» GIVEN TASK: Select the lines that contain "Vector" and copy each of them.

» GIVEN DATA:
__________

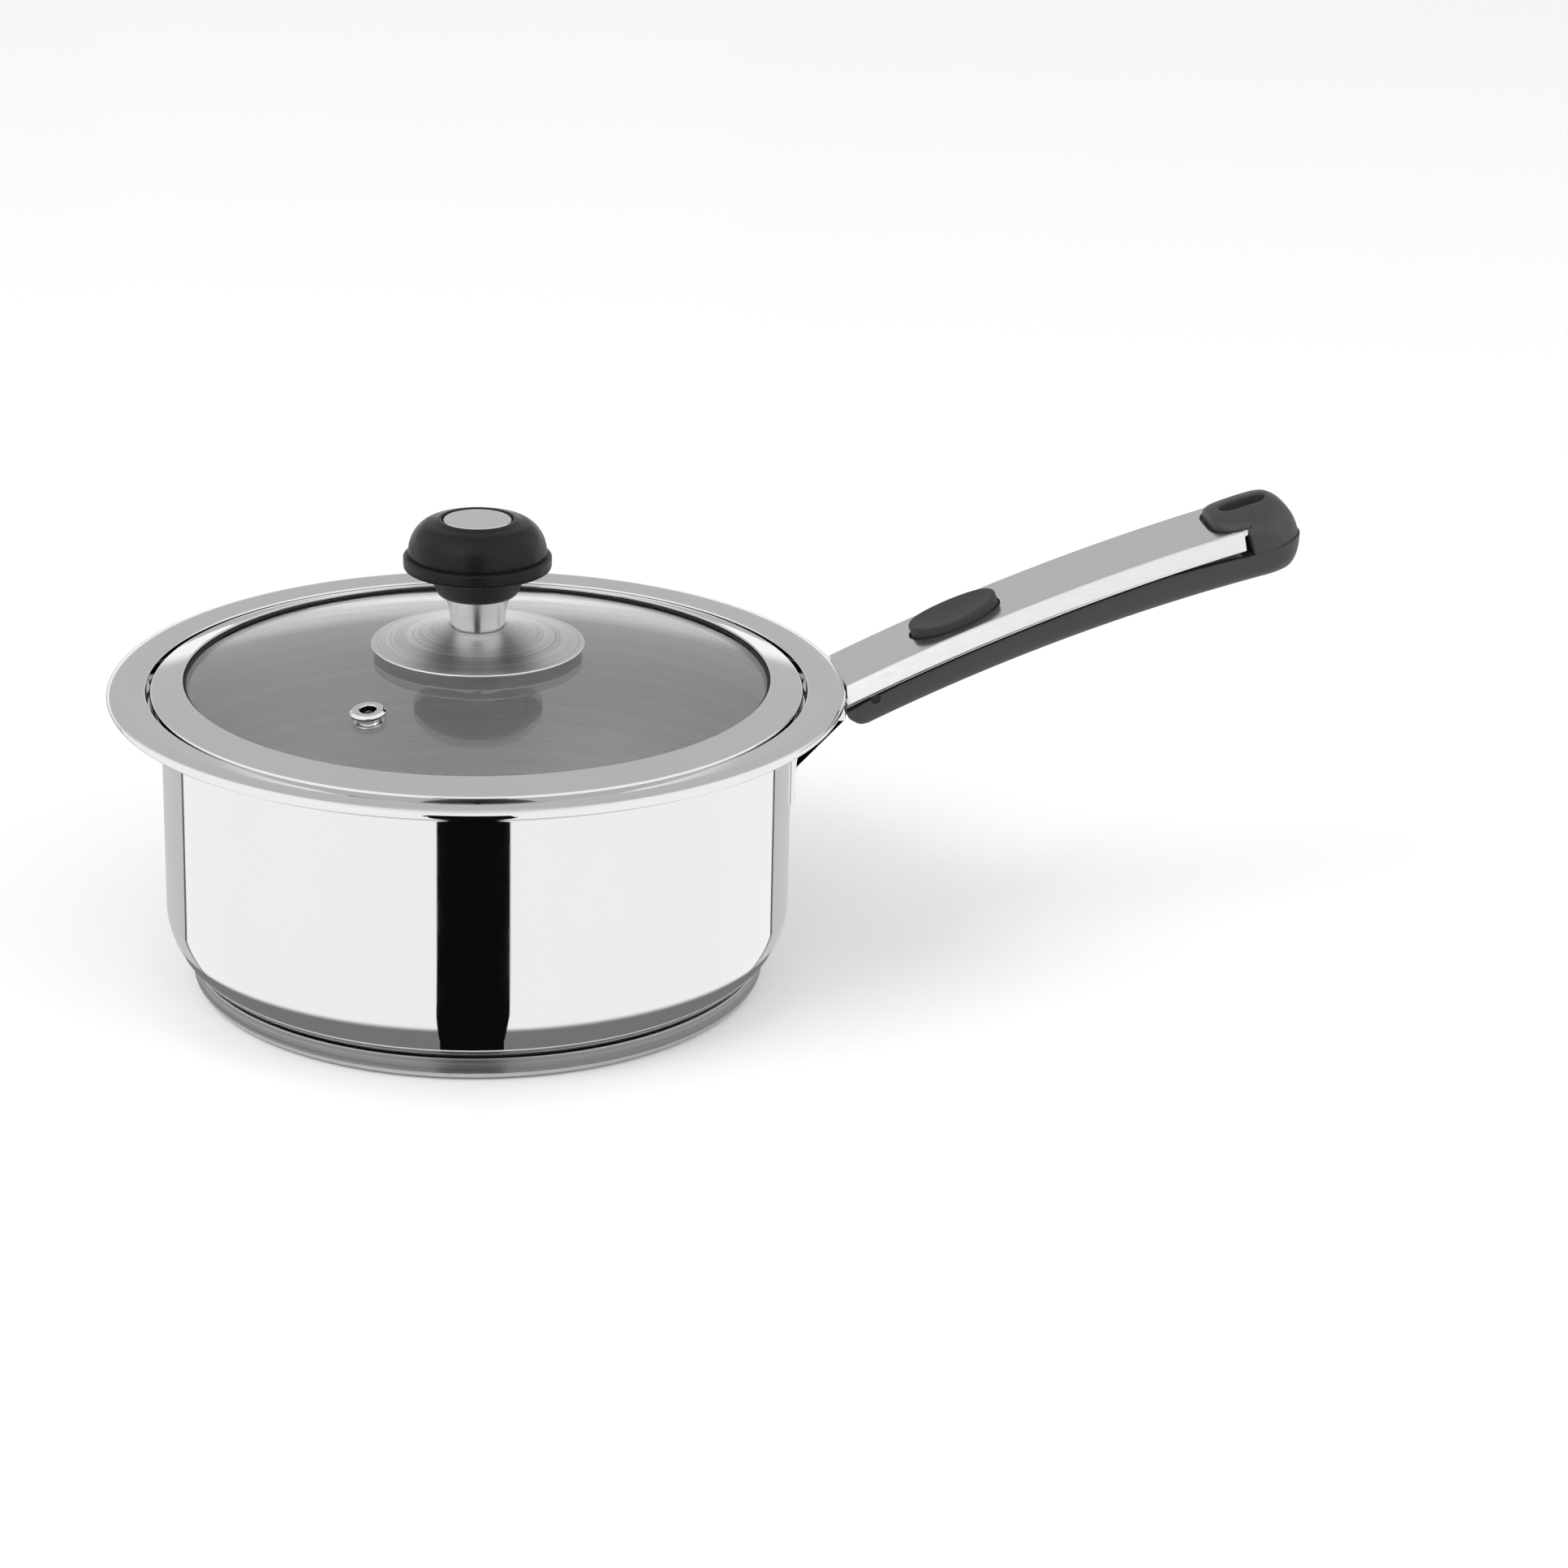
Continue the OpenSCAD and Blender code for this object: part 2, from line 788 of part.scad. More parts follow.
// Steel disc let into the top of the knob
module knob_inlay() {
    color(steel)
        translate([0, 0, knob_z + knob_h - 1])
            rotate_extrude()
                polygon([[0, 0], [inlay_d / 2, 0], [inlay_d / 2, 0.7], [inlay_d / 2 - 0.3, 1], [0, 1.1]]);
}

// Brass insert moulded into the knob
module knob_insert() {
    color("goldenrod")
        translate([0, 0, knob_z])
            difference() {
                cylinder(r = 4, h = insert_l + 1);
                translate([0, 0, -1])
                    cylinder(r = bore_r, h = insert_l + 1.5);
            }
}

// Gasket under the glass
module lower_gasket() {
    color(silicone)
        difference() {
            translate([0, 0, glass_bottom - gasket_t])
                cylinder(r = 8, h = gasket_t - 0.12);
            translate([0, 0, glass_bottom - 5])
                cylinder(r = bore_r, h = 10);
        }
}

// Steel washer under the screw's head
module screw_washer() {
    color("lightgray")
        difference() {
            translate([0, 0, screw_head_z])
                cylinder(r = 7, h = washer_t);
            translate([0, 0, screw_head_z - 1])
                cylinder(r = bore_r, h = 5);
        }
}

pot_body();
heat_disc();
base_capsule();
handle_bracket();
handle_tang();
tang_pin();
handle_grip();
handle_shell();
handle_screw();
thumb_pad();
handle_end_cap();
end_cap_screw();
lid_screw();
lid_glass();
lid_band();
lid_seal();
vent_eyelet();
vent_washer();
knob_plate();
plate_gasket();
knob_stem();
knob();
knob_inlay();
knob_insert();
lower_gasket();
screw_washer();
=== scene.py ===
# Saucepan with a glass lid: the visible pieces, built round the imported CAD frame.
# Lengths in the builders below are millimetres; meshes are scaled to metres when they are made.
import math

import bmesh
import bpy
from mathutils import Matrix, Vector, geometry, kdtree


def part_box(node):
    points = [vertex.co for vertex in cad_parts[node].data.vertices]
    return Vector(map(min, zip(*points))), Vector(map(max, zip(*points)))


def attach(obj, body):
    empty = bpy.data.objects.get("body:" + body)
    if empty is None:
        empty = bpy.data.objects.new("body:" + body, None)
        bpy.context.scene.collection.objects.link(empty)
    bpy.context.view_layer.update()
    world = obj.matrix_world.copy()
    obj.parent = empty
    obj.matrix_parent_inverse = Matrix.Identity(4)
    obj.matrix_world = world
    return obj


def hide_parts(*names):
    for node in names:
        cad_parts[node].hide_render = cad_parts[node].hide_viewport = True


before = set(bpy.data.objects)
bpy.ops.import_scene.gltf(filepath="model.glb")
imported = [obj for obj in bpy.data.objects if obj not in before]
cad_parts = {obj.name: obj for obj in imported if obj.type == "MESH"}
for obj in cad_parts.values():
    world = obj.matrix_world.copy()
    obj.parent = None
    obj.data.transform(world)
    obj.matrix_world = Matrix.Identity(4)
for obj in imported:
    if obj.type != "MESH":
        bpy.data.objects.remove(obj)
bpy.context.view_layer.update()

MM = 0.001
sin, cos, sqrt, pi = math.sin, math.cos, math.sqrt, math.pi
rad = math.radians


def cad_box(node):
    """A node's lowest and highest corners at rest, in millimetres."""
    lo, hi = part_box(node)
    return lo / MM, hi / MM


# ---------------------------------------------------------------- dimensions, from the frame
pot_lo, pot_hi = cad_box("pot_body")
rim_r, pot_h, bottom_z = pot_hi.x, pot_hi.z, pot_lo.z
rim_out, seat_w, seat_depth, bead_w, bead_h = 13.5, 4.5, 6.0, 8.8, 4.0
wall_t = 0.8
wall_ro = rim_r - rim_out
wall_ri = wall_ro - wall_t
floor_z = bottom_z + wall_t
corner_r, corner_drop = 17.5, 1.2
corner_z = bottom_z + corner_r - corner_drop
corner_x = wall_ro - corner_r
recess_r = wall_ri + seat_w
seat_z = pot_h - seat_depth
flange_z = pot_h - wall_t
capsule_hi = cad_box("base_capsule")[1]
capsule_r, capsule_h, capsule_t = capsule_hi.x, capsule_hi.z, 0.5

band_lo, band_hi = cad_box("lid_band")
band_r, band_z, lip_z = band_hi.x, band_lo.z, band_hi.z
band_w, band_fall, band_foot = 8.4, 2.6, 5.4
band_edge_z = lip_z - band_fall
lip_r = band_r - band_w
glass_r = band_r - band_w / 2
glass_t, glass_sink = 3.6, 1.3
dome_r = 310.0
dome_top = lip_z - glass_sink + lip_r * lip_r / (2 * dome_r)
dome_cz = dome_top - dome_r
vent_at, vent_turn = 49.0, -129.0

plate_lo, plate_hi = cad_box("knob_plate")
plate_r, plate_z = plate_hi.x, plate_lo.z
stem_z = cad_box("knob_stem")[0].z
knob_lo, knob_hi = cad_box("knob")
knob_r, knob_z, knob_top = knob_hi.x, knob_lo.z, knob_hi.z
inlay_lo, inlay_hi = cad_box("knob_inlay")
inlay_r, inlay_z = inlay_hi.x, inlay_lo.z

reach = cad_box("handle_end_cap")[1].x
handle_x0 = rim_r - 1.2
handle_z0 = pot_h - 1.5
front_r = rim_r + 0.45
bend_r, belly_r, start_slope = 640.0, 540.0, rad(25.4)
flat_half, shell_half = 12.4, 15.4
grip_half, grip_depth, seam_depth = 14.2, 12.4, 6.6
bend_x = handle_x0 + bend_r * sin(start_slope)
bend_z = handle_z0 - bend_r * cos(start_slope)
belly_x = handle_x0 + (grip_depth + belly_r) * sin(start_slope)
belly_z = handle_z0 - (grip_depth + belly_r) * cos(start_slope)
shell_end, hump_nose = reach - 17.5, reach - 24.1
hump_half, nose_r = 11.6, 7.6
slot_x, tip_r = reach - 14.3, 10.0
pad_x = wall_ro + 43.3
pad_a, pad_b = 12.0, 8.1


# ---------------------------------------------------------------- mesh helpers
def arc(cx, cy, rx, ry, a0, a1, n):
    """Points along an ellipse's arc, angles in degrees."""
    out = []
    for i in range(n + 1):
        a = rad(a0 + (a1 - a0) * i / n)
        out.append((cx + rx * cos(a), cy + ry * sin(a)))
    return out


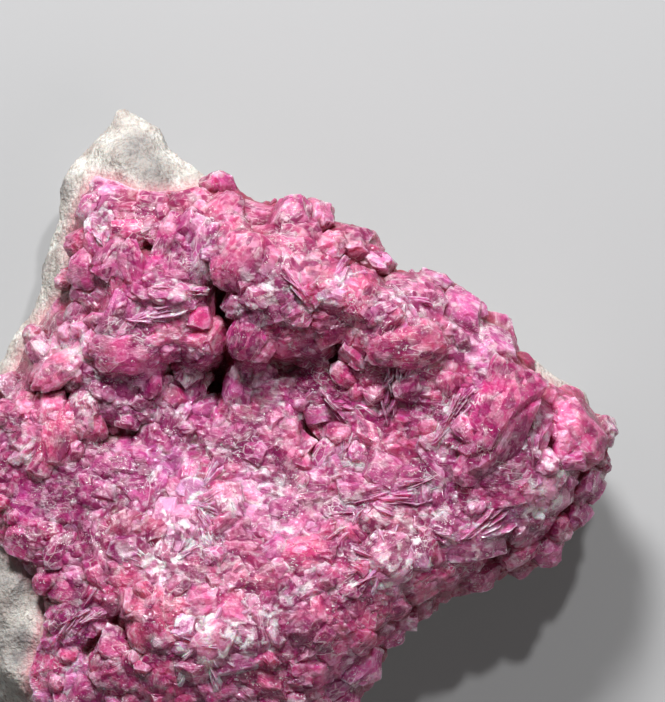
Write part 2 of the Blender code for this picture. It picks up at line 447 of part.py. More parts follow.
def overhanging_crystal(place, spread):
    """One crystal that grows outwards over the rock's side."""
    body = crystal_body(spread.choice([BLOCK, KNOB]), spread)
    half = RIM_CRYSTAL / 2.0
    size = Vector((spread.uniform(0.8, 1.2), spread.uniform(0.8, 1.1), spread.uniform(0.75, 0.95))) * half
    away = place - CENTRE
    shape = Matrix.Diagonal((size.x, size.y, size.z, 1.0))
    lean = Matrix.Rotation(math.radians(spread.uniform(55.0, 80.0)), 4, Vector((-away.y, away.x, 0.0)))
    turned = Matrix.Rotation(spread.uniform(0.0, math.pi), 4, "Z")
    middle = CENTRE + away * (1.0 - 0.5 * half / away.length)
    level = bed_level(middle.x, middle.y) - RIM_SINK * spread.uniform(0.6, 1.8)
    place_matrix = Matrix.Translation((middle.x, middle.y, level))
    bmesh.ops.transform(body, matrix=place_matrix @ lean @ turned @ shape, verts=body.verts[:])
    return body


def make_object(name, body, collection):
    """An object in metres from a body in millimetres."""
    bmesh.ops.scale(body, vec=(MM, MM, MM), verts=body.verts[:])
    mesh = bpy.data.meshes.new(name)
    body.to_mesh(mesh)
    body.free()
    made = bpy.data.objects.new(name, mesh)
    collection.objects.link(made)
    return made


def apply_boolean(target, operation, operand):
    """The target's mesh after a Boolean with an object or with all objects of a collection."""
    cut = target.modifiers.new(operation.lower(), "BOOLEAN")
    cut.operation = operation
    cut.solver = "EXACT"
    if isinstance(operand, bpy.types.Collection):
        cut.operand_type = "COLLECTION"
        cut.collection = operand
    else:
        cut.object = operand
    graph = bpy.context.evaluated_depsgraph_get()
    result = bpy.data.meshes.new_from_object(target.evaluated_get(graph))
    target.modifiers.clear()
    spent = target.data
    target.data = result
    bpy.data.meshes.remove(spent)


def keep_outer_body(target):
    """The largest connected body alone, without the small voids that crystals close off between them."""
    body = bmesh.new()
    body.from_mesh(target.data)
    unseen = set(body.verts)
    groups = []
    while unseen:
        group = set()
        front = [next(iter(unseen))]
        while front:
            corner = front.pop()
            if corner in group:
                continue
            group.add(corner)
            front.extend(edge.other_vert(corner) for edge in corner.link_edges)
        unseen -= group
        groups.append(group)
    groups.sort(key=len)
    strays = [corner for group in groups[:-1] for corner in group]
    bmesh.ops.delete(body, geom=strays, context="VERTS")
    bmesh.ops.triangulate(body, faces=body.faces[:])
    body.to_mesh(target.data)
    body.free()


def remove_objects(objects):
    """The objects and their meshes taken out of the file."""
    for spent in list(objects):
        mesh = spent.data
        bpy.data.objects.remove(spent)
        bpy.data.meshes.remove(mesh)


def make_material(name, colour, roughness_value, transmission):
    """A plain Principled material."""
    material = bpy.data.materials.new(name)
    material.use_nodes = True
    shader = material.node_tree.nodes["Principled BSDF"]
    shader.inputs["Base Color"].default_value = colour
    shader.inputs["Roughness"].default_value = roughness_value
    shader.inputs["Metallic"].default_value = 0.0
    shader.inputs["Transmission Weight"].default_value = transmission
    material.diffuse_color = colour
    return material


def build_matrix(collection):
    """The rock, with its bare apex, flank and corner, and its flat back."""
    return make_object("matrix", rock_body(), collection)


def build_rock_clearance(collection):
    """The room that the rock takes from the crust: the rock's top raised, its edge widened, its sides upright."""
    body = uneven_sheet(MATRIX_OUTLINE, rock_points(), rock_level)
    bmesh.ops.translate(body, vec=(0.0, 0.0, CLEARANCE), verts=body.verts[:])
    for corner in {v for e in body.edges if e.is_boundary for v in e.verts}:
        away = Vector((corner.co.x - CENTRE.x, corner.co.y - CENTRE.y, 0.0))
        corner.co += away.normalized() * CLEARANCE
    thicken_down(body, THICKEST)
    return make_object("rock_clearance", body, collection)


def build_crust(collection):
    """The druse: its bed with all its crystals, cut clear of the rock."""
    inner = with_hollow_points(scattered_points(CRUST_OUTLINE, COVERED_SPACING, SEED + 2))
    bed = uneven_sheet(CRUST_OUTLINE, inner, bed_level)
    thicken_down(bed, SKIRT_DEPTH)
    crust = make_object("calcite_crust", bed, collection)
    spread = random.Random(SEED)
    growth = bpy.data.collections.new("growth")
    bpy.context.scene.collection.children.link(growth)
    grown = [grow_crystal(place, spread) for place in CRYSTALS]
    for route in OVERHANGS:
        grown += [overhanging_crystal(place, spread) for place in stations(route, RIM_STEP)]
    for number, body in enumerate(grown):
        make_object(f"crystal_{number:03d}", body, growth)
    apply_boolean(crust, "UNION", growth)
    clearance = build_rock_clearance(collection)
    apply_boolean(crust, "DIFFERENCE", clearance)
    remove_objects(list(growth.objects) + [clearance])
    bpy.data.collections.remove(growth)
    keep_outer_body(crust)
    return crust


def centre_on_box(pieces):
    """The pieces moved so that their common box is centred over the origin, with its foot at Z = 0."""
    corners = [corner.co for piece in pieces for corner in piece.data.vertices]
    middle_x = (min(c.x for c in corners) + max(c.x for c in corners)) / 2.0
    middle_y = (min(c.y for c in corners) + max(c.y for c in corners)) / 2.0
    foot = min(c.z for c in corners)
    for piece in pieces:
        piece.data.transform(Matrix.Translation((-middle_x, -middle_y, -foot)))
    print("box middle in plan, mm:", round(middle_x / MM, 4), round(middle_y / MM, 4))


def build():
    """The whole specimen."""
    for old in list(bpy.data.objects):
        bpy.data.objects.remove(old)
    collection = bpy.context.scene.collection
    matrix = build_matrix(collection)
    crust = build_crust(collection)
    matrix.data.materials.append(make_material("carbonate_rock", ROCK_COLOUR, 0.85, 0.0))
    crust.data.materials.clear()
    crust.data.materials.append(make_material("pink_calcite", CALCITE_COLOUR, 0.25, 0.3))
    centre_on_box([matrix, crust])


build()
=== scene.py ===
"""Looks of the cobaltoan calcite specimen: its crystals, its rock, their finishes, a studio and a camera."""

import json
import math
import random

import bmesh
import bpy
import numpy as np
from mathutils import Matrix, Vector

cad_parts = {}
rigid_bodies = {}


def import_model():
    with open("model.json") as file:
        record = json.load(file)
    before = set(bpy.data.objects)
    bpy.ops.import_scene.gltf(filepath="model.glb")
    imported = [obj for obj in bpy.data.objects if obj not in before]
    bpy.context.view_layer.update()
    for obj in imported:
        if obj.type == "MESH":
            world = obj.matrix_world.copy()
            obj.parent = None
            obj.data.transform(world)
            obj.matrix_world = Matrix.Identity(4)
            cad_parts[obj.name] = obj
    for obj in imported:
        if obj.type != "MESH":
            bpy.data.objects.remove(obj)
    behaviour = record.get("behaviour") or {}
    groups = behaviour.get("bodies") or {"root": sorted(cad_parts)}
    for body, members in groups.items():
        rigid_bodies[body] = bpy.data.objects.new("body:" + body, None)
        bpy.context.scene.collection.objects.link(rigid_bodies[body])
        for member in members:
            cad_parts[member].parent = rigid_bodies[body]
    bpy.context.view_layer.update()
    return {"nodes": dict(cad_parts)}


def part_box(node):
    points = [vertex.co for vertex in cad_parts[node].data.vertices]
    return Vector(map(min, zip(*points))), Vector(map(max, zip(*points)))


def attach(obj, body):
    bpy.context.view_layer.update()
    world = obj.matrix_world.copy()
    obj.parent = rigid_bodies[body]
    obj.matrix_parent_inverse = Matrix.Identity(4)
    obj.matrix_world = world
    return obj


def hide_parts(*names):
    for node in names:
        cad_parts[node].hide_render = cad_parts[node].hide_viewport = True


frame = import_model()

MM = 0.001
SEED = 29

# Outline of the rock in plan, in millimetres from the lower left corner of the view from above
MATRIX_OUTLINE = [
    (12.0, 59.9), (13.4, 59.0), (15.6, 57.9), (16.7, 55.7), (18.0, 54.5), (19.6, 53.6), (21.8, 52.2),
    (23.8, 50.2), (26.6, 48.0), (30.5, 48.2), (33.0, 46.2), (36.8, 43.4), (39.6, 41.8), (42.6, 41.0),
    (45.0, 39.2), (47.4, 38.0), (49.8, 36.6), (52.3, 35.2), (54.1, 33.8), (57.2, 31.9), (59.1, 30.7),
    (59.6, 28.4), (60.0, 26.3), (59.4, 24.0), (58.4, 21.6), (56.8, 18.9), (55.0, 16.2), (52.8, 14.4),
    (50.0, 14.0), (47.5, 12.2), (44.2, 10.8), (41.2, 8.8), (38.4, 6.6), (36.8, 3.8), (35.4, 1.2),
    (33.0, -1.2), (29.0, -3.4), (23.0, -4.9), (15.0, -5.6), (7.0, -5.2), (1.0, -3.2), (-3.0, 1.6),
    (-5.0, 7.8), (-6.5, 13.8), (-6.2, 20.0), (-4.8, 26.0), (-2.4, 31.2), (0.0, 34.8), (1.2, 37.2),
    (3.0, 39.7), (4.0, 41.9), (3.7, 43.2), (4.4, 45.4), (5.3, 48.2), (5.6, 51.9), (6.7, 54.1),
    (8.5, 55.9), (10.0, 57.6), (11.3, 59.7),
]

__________

» RESULT BELOW:
from mathutils import Matrix, Vector, geometry, kdtree
    return Vector(map(min, zip(*points))), Vector(map(max, zip(*points)))
    size = Vector((spread.uniform(0.8, 1.2), spread.uniform(0.8, 1.1), spread.uniform(0.75, 0.95))) * half
    lean = Matrix.Rotation(math.radians(spread.uniform(55.0, 80.0)), 4, Vector((-away.y, away.x, 0.0)))
        away = Vector((corner.co.x - CENTRE.x, corner.co.y - CENTRE.y, 0.0))
from mathutils import Matrix, Vector
    return Vector(map(min, zip(*points))), Vector(map(max, zip(*points)))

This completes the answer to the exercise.